Labor Market Participation and Black-White Wage Inequality
Official labor market statistics in the United States are calculated on the basis of the civilian non-institutionalized population and exclude the incarcerated population. Because economically disadvantaged individuals face much greater risks of incarceration, official statistics may present an incomplete picture of labor market performance.
For example, the employment-population ratio (EPR), which measures labor force utilization, would be lower if inmates were included in the denominator of the rate and counted as nonemployed individuals. The incarceration-adjusted EPR for young black male high school dropouts would have been almost 20 percentage points lower than the official rate in the late 1990s, whereas the incarcerated-adjusted EPR for young white male high school dropouts would have been 6 percentage points lower. The impact is smaller but still sizable for working-age men (4.9 and 0.9 percentage points difference for black and white men, respectively), but not meaningfully different for the national EPR. (Note that this EPR adjustment reverses the logic of the voter turnout adjustment mentioned previously: Whereas the official EPR excludes inmates and the adjustment includes them, conventional voter turnout rates include inmates and the adjusted rates exclude them.)

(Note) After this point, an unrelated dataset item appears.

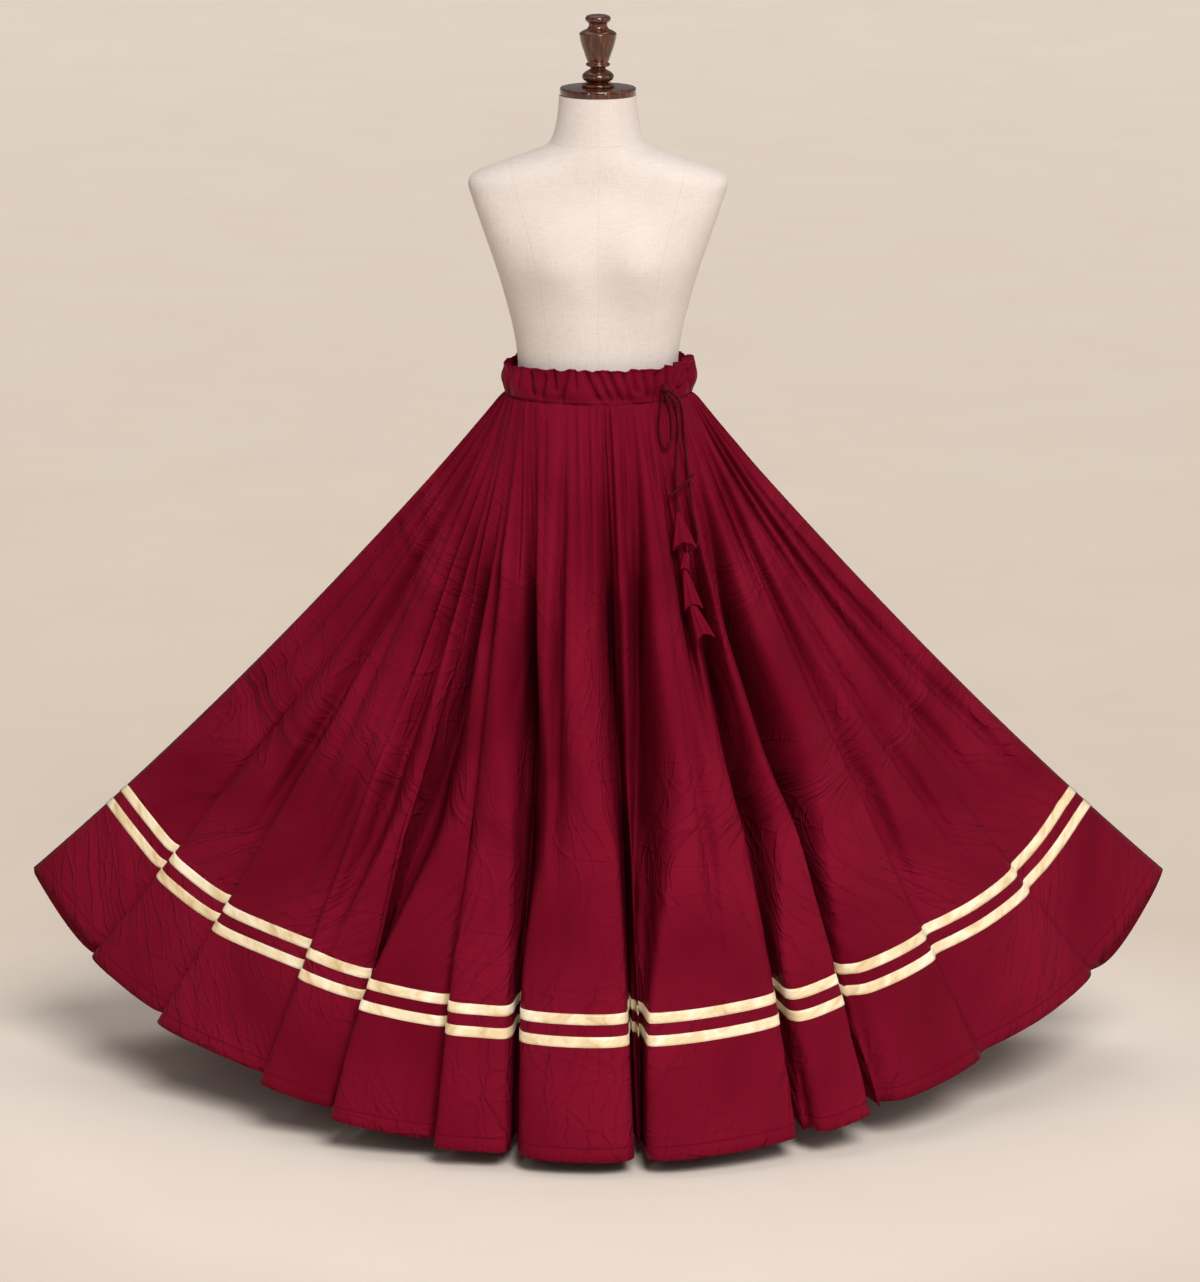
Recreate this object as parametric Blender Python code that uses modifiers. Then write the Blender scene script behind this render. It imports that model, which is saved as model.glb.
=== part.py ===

Mass incarceration also affects conventional measures of black-white wage inequality. Incarceration is selective of individuals with low earnings potential, and it removes relatively more black men than white men from the labor market and hence from official statistics. To account for the economic selectivity of incarceration, researchers have estimated inactivity-adjusted wage distributions, which impute hypothetical wages to nonworking individuals, including inmates of prisons and jails. These statistics are intended to estimate the wage distribution that would prevail if everybody earned wages in the market and nobody was inactive (neglecting general equilibrium effects). One such analysis found that selective labor market inactivity (including incarceration) depressed conventional measures of black-white inequality in log mean earnings by 20 percent among working-age men in 1999 and by almost 60 percent among men ages 22 to 30. The apparent reduction of black-white wage inequality among young men since the mid-1980s, conventionally attributed to economic gains among blacks, may be entirely due to the removal of young black men with low earnings potential from the labor market through incarceration.
Bibliography:
- Manza, Jeff and Christopher Uggen. 2004. Locked Out: Felon Disenfranchisement and American Democracy. New York: Oxford University Press.
- Pattillo, Mary, David F. Weiman, and Bruce Western, eds. 2004. Imprisoning America: The Social Effects of Mass Incarceration. New York: Russell Sage.
- Western, Bruce. 2006. Punishment and Inequality in America. New York: Russell Sage.